-- start Given records --

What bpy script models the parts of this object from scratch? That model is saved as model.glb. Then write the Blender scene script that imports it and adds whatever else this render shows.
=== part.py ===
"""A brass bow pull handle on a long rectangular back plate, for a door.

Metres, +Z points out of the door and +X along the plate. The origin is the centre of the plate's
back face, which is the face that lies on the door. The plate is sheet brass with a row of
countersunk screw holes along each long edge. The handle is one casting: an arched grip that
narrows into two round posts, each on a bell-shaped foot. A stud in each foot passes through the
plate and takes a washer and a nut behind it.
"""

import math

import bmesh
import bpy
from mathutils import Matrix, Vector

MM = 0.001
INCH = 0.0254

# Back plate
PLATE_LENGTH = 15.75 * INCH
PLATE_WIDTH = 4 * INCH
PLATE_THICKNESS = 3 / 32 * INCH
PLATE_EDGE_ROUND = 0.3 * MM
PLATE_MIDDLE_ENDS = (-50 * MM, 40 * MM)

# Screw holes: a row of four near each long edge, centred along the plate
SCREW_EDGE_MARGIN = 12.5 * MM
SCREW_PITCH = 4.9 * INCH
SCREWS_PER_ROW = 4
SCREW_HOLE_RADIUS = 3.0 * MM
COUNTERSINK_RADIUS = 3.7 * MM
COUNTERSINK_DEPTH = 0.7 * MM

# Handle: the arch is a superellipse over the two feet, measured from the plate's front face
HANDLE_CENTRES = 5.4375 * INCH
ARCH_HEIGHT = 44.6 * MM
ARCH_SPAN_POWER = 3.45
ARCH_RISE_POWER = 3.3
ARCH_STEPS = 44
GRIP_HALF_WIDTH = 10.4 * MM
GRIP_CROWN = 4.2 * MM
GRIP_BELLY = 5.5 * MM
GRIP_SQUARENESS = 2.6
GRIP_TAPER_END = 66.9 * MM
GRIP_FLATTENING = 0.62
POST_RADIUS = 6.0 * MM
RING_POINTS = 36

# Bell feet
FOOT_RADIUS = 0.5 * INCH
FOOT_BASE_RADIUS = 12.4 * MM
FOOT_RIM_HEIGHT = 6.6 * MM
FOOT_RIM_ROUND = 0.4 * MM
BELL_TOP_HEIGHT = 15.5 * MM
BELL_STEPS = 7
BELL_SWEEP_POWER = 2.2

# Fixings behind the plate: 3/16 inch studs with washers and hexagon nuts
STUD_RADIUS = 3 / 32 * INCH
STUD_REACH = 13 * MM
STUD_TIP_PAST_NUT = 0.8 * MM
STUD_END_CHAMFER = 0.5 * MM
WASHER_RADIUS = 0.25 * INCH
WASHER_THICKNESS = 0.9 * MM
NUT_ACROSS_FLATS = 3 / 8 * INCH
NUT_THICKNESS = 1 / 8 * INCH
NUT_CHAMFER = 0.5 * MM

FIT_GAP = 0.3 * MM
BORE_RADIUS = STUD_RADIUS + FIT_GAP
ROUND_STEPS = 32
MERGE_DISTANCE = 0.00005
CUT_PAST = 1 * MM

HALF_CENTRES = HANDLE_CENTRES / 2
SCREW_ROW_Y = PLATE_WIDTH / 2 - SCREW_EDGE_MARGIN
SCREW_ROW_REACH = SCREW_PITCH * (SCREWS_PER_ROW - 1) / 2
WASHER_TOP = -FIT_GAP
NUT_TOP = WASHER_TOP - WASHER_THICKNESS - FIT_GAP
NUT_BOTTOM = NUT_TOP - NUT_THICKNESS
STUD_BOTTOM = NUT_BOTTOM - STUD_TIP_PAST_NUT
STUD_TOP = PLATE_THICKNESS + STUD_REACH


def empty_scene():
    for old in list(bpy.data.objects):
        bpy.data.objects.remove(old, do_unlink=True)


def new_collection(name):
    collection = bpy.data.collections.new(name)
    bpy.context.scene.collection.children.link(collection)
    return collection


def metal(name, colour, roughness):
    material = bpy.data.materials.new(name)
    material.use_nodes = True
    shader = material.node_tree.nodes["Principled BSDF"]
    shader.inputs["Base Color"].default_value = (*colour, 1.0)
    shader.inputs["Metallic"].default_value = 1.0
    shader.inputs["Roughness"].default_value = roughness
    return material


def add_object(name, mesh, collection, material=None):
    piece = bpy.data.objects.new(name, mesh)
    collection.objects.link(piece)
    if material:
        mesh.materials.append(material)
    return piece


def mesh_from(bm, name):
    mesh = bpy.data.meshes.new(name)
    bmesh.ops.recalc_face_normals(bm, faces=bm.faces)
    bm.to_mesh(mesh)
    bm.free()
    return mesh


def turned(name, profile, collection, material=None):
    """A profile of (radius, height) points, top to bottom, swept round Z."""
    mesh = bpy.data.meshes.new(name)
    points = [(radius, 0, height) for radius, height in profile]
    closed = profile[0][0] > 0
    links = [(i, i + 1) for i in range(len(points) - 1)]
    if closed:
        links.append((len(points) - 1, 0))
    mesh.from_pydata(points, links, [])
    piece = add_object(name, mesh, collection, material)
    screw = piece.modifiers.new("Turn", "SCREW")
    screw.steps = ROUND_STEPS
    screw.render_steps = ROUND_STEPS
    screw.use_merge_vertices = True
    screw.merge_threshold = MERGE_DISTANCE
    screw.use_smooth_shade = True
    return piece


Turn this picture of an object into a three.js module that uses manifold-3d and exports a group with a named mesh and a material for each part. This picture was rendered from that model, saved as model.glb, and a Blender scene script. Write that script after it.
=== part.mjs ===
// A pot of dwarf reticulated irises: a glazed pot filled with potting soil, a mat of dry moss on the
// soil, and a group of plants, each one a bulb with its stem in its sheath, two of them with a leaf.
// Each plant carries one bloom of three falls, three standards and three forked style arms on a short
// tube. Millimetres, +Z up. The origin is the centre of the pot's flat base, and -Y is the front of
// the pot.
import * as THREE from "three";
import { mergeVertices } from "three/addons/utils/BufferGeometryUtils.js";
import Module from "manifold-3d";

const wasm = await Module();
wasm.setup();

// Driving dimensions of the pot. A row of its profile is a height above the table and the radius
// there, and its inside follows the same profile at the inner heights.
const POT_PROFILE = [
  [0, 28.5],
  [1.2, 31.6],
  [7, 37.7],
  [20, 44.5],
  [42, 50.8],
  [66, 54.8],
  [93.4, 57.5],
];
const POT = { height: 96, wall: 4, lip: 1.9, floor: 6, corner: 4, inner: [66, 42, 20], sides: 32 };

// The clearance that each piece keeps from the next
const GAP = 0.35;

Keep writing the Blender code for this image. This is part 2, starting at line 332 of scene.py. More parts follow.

-- end Given records --

Required task - All of the data shown above must be copied exactly.

Reply -
What bpy script models the parts of this object from scratch? That model is saved as model.glb. Then write the Blender scene script that imports it and adds whatever else this render shows.
=== part.py ===
"""A brass bow pull handle on a long rectangular back plate, for a door.

Metres, +Z points out of the door and +X along the plate. The origin is the centre of the plate's
back face, which is the face that lies on the door. The plate is sheet brass with a row of
countersunk screw holes along each long edge. The handle is one casting: an arched grip that
narrows into two round posts, each on a bell-shaped foot. A stud in each foot passes through the
plate and takes a washer and a nut behind it.
"""

import math

import bmesh
import bpy
from mathutils import Matrix, Vector

MM = 0.001
INCH = 0.0254

# Back plate
PLATE_LENGTH = 15.75 * INCH
PLATE_WIDTH = 4 * INCH
PLATE_THICKNESS = 3 / 32 * INCH
PLATE_EDGE_ROUND = 0.3 * MM
PLATE_MIDDLE_ENDS = (-50 * MM, 40 * MM)

# Screw holes: a row of four near each long edge, centred along the plate
SCREW_EDGE_MARGIN = 12.5 * MM
SCREW_PITCH = 4.9 * INCH
SCREWS_PER_ROW = 4
SCREW_HOLE_RADIUS = 3.0 * MM
COUNTERSINK_RADIUS = 3.7 * MM
COUNTERSINK_DEPTH = 0.7 * MM

# Handle: the arch is a superellipse over the two feet, measured from the plate's front face
HANDLE_CENTRES = 5.4375 * INCH
ARCH_HEIGHT = 44.6 * MM
ARCH_SPAN_POWER = 3.45
ARCH_RISE_POWER = 3.3
ARCH_STEPS = 44
GRIP_HALF_WIDTH = 10.4 * MM
GRIP_CROWN = 4.2 * MM
GRIP_BELLY = 5.5 * MM
GRIP_SQUARENESS = 2.6
GRIP_TAPER_END = 66.9 * MM
GRIP_FLATTENING = 0.62
POST_RADIUS = 6.0 * MM
RING_POINTS = 36

# Bell feet
FOOT_RADIUS = 0.5 * INCH
FOOT_BASE_RADIUS = 12.4 * MM
FOOT_RIM_HEIGHT = 6.6 * MM
FOOT_RIM_ROUND = 0.4 * MM
BELL_TOP_HEIGHT = 15.5 * MM
BELL_STEPS = 7
BELL_SWEEP_POWER = 2.2

# Fixings behind the plate: 3/16 inch studs with washers and hexagon nuts
STUD_RADIUS = 3 / 32 * INCH
STUD_REACH = 13 * MM
STUD_TIP_PAST_NUT = 0.8 * MM
STUD_END_CHAMFER = 0.5 * MM
WASHER_RADIUS = 0.25 * INCH
WASHER_THICKNESS = 0.9 * MM
NUT_ACROSS_FLATS = 3 / 8 * INCH
NUT_THICKNESS = 1 / 8 * INCH
NUT_CHAMFER = 0.5 * MM

FIT_GAP = 0.3 * MM
BORE_RADIUS = STUD_RADIUS + FIT_GAP
ROUND_STEPS = 32
MERGE_DISTANCE = 0.00005
CUT_PAST = 1 * MM

HALF_CENTRES = HANDLE_CENTRES / 2
SCREW_ROW_Y = PLATE_WIDTH / 2 - SCREW_EDGE_MARGIN
SCREW_ROW_REACH = SCREW_PITCH * (SCREWS_PER_ROW - 1) / 2
WASHER_TOP = -FIT_GAP
NUT_TOP = WASHER_TOP - WASHER_THICKNESS - FIT_GAP
NUT_BOTTOM = NUT_TOP - NUT_THICKNESS
STUD_BOTTOM = NUT_BOTTOM - STUD_TIP_PAST_NUT
STUD_TOP = PLATE_THICKNESS + STUD_REACH


def empty_scene():
    for old in list(bpy.data.objects):
        bpy.data.objects.remove(old, do_unlink=True)


def new_collection(name):
    collection = bpy.data.collections.new(name)
    bpy.context.scene.collection.children.link(collection)
    return collection


def metal(name, colour, roughness):
    material = bpy.data.materials.new(name)
    material.use_nodes = True
    shader = material.node_tree.nodes["Principled BSDF"]
    shader.inputs["Base Color"].default_value = (*colour, 1.0)
    shader.inputs["Metallic"].default_value = 1.0
    shader.inputs["Roughness"].default_value = roughness
    return material


def add_object(name, mesh, collection, material=None):
    piece = bpy.data.objects.new(name, mesh)
    collection.objects.link(piece)
    if material:
        mesh.materials.append(material)
    return piece


def mesh_from(bm, name):
    mesh = bpy.data.meshes.new(name)
    bmesh.ops.recalc_face_normals(bm, faces=bm.faces)
    bm.to_mesh(mesh)
    bm.free()
    return mesh


def turned(name, profile, collection, material=None):
    """A profile of (radius, height) points, top to bottom, swept round Z."""
    mesh = bpy.data.meshes.new(name)
    points = [(radius, 0, height) for radius, height in profile]
    closed = profile[0][0] > 0
    links = [(i, i + 1) for i in range(len(points) - 1)]
    if closed:
        links.append((len(points) - 1, 0))
    mesh.from_pydata(points, links, [])
    piece = add_object(name, mesh, collection, material)
    screw = piece.modifiers.new("Turn", "SCREW")
    screw.steps = ROUND_STEPS
    screw.render_steps = ROUND_STEPS
    screw.use_merge_vertices = True
    screw.merge_threshold = MERGE_DISTANCE
    screw.use_smooth_shade = True
    return piece


Turn this picture of an object into a three.js module that uses manifold-3d and exports a group with a named mesh and a material for each part. This picture was rendered from that model, saved as model.glb, and a Blender scene script. Write that script after it.
=== part.mjs ===
// A pot of dwarf reticulated irises: a glazed pot filled with potting soil, a mat of dry moss on the
// soil, and a group of plants, each one a bulb with its stem in its sheath, two of them with a leaf.
// Each plant carries one bloom of three falls, three standards and three forked style arms on a short
// tube. Millimetres, +Z up. The origin is the centre of the pot's flat base, and -Y is the front of
// the pot.
import * as THREE from "three";
import { mergeVertices } from "three/addons/utils/BufferGeometryUtils.js";
import Module from "manifold-3d";

const wasm = await Module();
wasm.setup();

// Driving dimensions of the pot. A row of its profile is a height above the table and the radius
// there, and its inside follows the same profile at the inner heights.
const POT_PROFILE = [
  [0, 28.5],
  [1.2, 31.6],
  [7, 37.7],
  [20, 44.5],
  [42, 50.8],
  [66, 54.8],
  [93.4, 57.5],
];
const POT = { height: 96, wall: 4, lip: 1.9, floor: 6, corner: 4, inner: [66, 42, 20], sides: 32 };

// The clearance that each piece keeps from the next
const GAP = 0.35;

Keep writing the Blender code for this image. This is part 2, starting at line 332 of scene.py. More parts follow.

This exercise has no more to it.